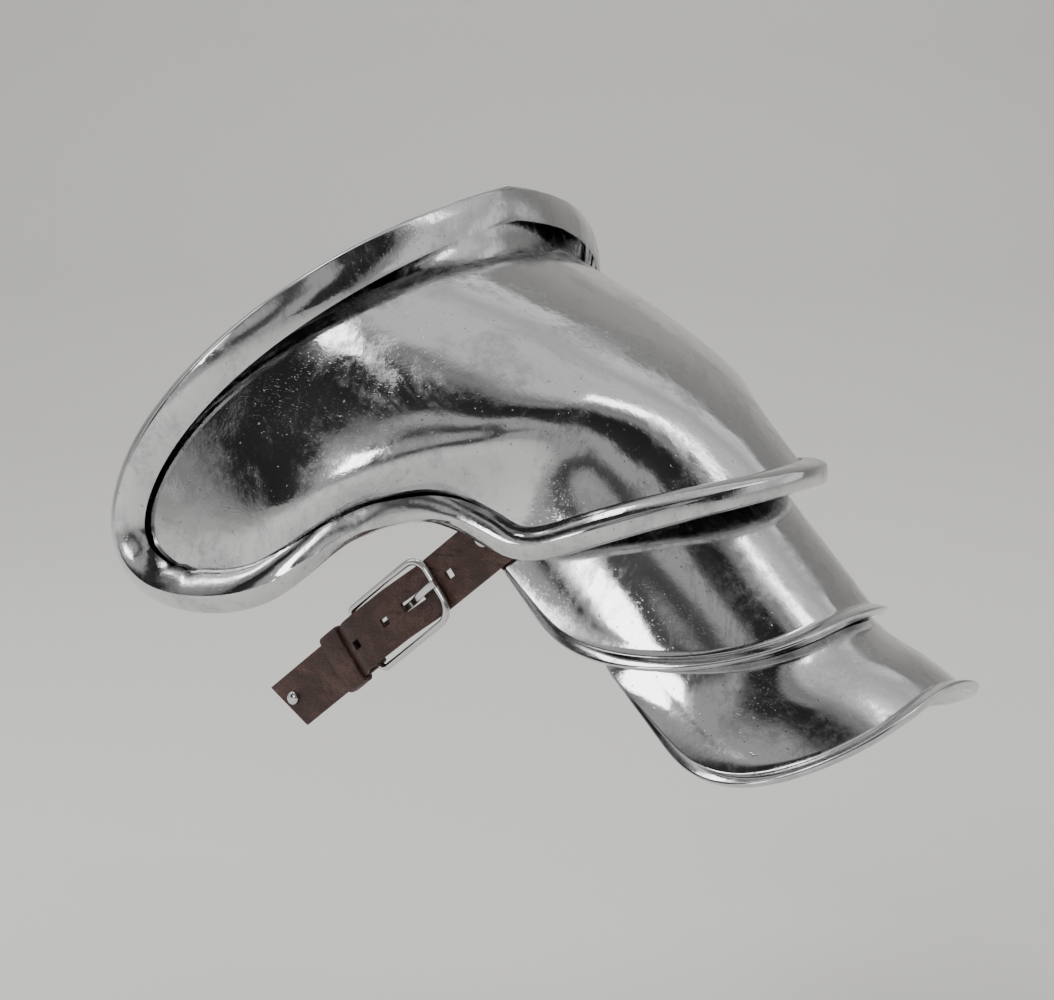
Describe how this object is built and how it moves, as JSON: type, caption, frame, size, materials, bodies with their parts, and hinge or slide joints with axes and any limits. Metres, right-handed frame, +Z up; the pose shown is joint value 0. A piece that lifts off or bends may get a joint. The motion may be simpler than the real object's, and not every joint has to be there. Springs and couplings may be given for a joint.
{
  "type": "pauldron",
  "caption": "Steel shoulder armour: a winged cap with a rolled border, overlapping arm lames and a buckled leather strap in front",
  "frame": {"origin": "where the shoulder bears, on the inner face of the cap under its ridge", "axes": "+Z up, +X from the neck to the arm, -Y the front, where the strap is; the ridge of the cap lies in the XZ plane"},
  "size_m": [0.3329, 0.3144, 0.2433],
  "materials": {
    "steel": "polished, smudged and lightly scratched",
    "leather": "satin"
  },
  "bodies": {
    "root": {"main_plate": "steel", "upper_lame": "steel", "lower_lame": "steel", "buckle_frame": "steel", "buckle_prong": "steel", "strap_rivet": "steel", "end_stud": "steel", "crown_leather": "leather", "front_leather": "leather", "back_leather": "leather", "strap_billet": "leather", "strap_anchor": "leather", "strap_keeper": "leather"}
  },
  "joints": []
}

────────────────────────────────────────

**DIRECTIONS FOR THIS TASK**
Output the complete data exactly as written.

**RESULT FOR THIS TASK**
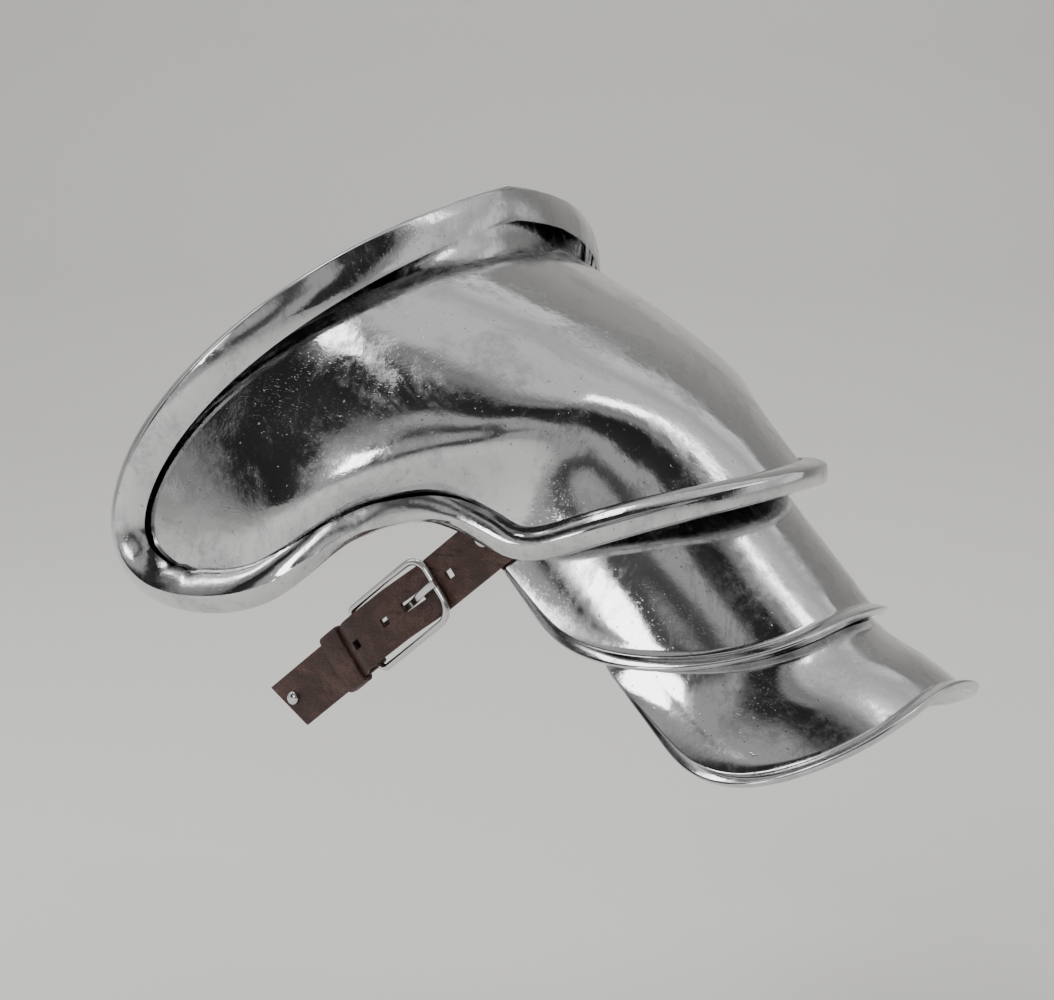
Describe how this object is built and how it moves, as JSON: type, caption, frame, size, materials, bodies with their parts, and hinge or slide joints with axes and any limits. Metres, right-handed frame, +Z up; the pose shown is joint value 0. A piece that lifts off or bends may get a joint. The motion may be simpler than the real object's, and not every joint has to be there. Springs and couplings may be given for a joint.
{
  "type": "pauldron",
  "caption": "Steel shoulder armour: a winged cap with a rolled border, overlapping arm lames and a buckled leather strap in front",
  "frame": {"origin": "where the shoulder bears, on the inner face of the cap under its ridge", "axes": "+Z up, +X from the neck to the arm, -Y the front, where the strap is; the ridge of the cap lies in the XZ plane"},
  "size_m": [0.3329, 0.3144, 0.2433],
  "materials": {
    "steel": "polished, smudged and lightly scratched",
    "leather": "satin"
  },
  "bodies": {
    "root": {"main_plate": "steel", "upper_lame": "steel", "lower_lame": "steel", "buckle_frame": "steel", "buckle_prong": "steel", "strap_rivet": "steel", "end_stud": "steel", "crown_leather": "leather", "front_leather": "leather", "back_leather": "leather", "strap_billet": "leather", "strap_anchor": "leather", "strap_keeper": "leather"}
  },
  "joints": []
}